There might be different reasons why the data is not there. This is also
important information to capture. However, do not capture this in the same
column. If appropriate, create a new column like ‘data_missing’ and use that
column to capture the reason. See also section 5 of White et al., 2013.
Data formats –
Pay attention to how your spreadsheet application
handles date formats. Often dates are misread when datasets are imported from
different sources.
Quality control
Some
techniques to consider and explore when checking your data for errors:
Redundant
data – Identify and
potentially remove irrelevant observations (e.g.
data points that do not fit the specific problem you are trying to solve) and duplicate entries. However, always keep in mind that observations
that are irrelevant to you might be of interest to others. It is therefore important to consider archiving these kind of data points as well.
Deviating
and missing values –
Identify deviating and missing data entries. Should these entries be corrected for,
or can they be removed? At the same time, be careful when considering data points as outliers. It could be that it is not an outlier.
Text
errors – including
grammatical errors, inconsistent use of upper and lower cases, inconsistent
column titles and overlapping naming of variables and values.
Separate
values –
When more than one data entry point is entered into one column, these should be split into separate columns.
Tools
Although many of the above points can be performed in, for example, Excel and Libre Office Calc, there are software tools that are better options. These include the R environment and Python programming language, which will be introduced in more detail in Section 6.4 ‘Data analysis: Analysis tools’.
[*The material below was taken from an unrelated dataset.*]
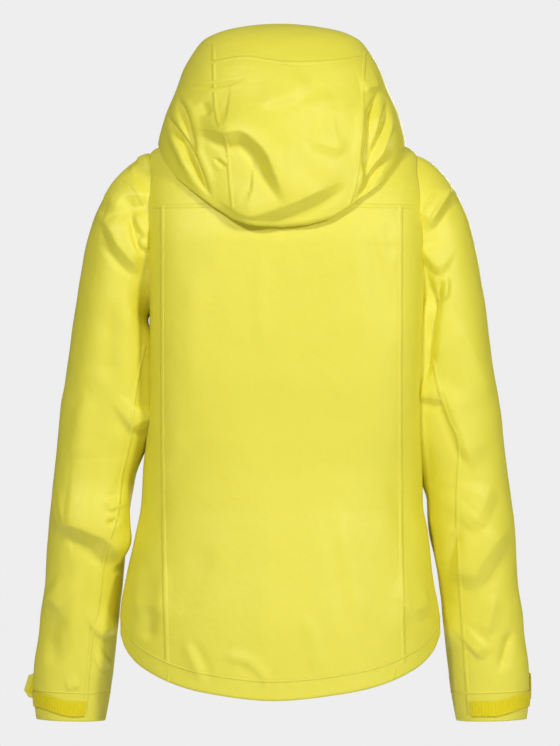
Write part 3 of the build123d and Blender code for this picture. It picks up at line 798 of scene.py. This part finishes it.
def fabric(name, light, dark, weave_scale=1500.0, crumple=0.25, rough=0.58, sheen=0.15, spec=1.0):
    """Woven cloth: a fine plain weave in bump, soft crumpling, and slight unevenness in colour and gloss."""

    def build(add, at):
        mottle = add("TexNoise", {"Vector": at, "Scale": 9.0, "Detail": 6.0, "Roughness": 0.6})
        colour = add("MixRGB", {"Fac": mottle, "Color1": (*dark, 1), "Color2": (*light, 1)})
        thread = {"Vector": at, "Scale": weave_scale / 6.0, "Distortion": 0.6, "Detail": 1.0}
        warp, weft = (add("TexWave", thread, "Fac", bands_direction=axis) for axis in ("X", "Z"))
        weave = add("Math", {0: warp, 1: weft}, operation="MULTIPLY")
        gaps = add("Math", {0: weave, 1: -0.5, 2: 0.4}, operation="MULTIPLY_ADD")
        gap_tone = {"Fac": gaps, "Color1": colour, "Color2": (0.93, 0.92, 0.88, 1)}
        grain = add("TexNoise", {"Vector": at, "Scale": 55.0, "Detail": 5.0})
        crumpled = add("Bump", {"Strength": crumple, "Distance": 0.003, "Height": grain})
        woven = add("Bump", {"Strength": 0.05, "Distance": 0.0004, "Height": weave, "Normal": crumpled})
        gloss = add("MapRange", {"Value": grain, "To Min": rough - 0.06, "To Max": rough + 0.08})
        tone = add("MixRGB", gap_tone, blend_type="MULTIPLY")
        return {"Base Color": tone, "Normal": woven, "Roughness": gloss}

    return new_material(name, build, Sheen_Weight=sheen, Sheen_Roughness=0.45, Specular_IOR_Level=spec)


def moulded(name, colour, rough):
    """Moulded or coated hard trim with a faint orange-peel surface and handling marks in its gloss."""

    def build(add, at):
        peel = add("TexNoise", {"Vector": at, "Scale": 900.0, "Detail": 3.0})
        wear = add("TexNoise", {"Vector": at, "Scale": 160.0, "Detail": 6.0})
        worn = (*[c * 0.82 for c in colour], 1)
        return {
            "Base Color": add("MixRGB", {"Fac": wear, "Color1": worn, "Color2": (*colour, 1)}),
            "Roughness": add("MapRange", {"Value": wear, "To Min": rough - 0.1, "To Max": rough + 0.14}),
            "Normal": add("Bump", {"Strength": 0.12, "Distance": 0.0002, "Height": peel}),
        }

    return new_material(name, build, Specular_IOR_Level=0.5)


shell_mat = fabric("shell_yellow", (0.790, 0.724, 0.040), (0.765, 0.696, 0.032), rough=0.60, sheen=0.0)
lining_mat = fabric("lining_pale", (0.62, 0.60, 0.22), (0.55, 0.53, 0.18), weave_scale=900, crumple=0.1,
                    rough=0.7)
thread_mat = fabric("thread_yellow", (0.66, 0.60, 0.012), (0.60, 0.53, 0.010), weave_scale=5000, rough=0.5)
loop_mat = fabric("loop_strip_yellow", (0.80, 0.68, 0.003), (0.70, 0.58, 0.002), weave_scale=3000, crumple=0.4,
                  rough=0.8, spec=0.4)
tape_mat = fabric("zip_tape_yellow", (0.62, 0.54, 0.006), (0.56, 0.48, 0.005), weave_scale=2600, crumple=0.05)
teeth_mat = moulded("teeth_yellow", (0.60, 0.52, 0.010), rough=0.38)
slider_mat = moulded("slider_yellow", (0.56, 0.48, 0.012), rough=0.34)
grip_mat = moulded("grip_yellow", (0.60, 0.52, 0.008), rough=0.5)

# ---- shell
body = make_body_grid()
body_obj = grid_mesh("body_shell", body, shell_mat,
                     keep=[arm_field(LEFT), arm_field(RIGHT), neck_field, slot_field, pocket_field])
place(thicken(body_obj, CLOTH, lining_mat), "shell", "back_panel", "shoulder_yoke", "hem_band",
      *pairs("side_panel", "front_panel"))
sleeve = {}
for side, s in SIDES.items():
    sleeve[side] = make_sleeve_grid(side)
    place(thicken(grid_mesh(f"sleeve_{s}", sleeve[side], shell_mat), CLOTH, lining_mat), "shell",
          f"sleeve_head_{s}", f"sleeve_outer_{s}", f"sleeve_under_{s}", f"cuff_band_{s}")
hood = make_hood_grid()
hood_obj = grid_mesh("hood_shell", hood, shell_mat, keep=[face_field])
weld(hood_obj)
place(thicken(hood_obj, CLOTH, lining_mat), "shell", "hood_center_panel", "hood_brim",
      *pairs("hood_side_panel", "hood_face_hem"))


# ---- seams
def row_path(grid, row, start=0, slot=0.0):
    """Once round the grid on one row, without the front's stretch closer than slot to x = 0."""
    nu = grid.p.shape[1]
    turn = (np.arange(nu + 1) + start) % nu
    points, normals = grid.p[row, turn], grid.normals()[row, turn]
    keep = (np.abs(points[:, 0]) > slot) | (points[:, 1] > 0) | (slot == 0)
    return points[keep], normals[keep]


def contour(grid, field, level, angle, step=4.0, first_row=0, spurious=40):
    """The line on the grid where field equals level, in order of angle(points), evenly spaced."""
    p, n = grid.p[first_row:], grid.normals()[first_row:]
    value = field(p.reshape(-1, 3)).reshape(p.shape[:2]) - level
    found_p, found_n = [], []
    for a, b, pa, pb, na in (
        (value[:-1], value[1:], p[:-1], p[1:], n[:-1]),
        (value, np.roll(value, -1, 1), p, np.roll(p, -1, 1), n),
    ):
        hit = ((a > 0) != (b > 0)) & (np.abs(a) < spurious) & (np.abs(b) < spurious)
        t = (a[hit] / (a[hit] - b[hit]))[:, None]
        found_p.append(pa[hit] + (pb[hit] - pa[hit]) * t)
        found_n.append(na[hit])
    points, normals = np.vstack(found_p), np.vstack(found_n)
    order = np.argsort(angle(points))
    points, normals = points[order], normals[order]
    for _ in range(6):
        soften(points)
        soften(normals)
    run = run_of(points)
    at = np.linspace(0, run[-1], max(4, int(run[-1] / step)))
    return spread(at, run, points), unit(spread(at, run, normals))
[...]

If you prefer a more graphical interface that does not require scripting, then OpenRefine might be a tool to explore. OpenRefine can be used for quantitative and qualitative data in spreadsheet form, and is used in a wide range of disciplines, for example in social sciences, ecology and history. No matter the discipline, OpenRefine can help you to get an overview of large datasets, identify and correct inconsistencies, and extend your data by combining datasets or fetching online data. It allows you to automate the process, by saving a script that can be rerun on new datasets. Make sure to save your script as part of the dataset. This, in turn, will make your work more replicable. See also Section 6.4 ‘Data analysis: Analysis tools’.
If you are working with sensitive data, it might be reassuring to know that OpenRefine uses your web browser as a graphical interface, but the software runs only locally. The data will therefore not leave your computer unless you want it to.
If you are not working with tabular data, OpenRefine can still help you parse text files from web sources and help you transform it into tabular form. However, it is not possible to parse other types of non-numeric or unstructured data. In that case, tools like Nvivo might be a better solution as a CAQDAS (Computer-Assisted Qualitative Data Analysis Software).
The
videos below will introduce you to OpenRefine, previously known as Google
Refine.
Explore and combine data with OpenRefine:
"Google Refine 2.0 - Introduction (1 of 3) (video version 2)". YouTube, uploaded by GoogleRefine, 19 July 2011, https:// www. youtube.com/watch?v=B70J_H_zAWM. Permissions: YouTube Terms of Service
Clean
and transform data with OpenRefine, including parsing text files into tabular
form:
"Google Refine 2.0 - Data Transformation (2 of 3)". YouTube, uploaded by GoogleRefine, 19 July 2011, https:// www. youtube.com/watch?v=cO8NVCs_Ba0&t=1s. Permissions: YouTube Terms of Service
Additionally, there is a lot of excellent learning material and
help to find online to learn at least the basics of the tool.
Lessons learned
- Ensure that your data is in a consistent format and free of errors for quality assurance and control.
- Never make changes in your original data file.
- Keep track of the changes made during the cleaning process.
Food for thought
- Which data cleaning steps might apply to your data?
- How can your data benefit from using a tool like OpenRefine?
- If you are not working with tabular data: What tools might be useful for you to clean your data? Are there any free open-source alternatives available?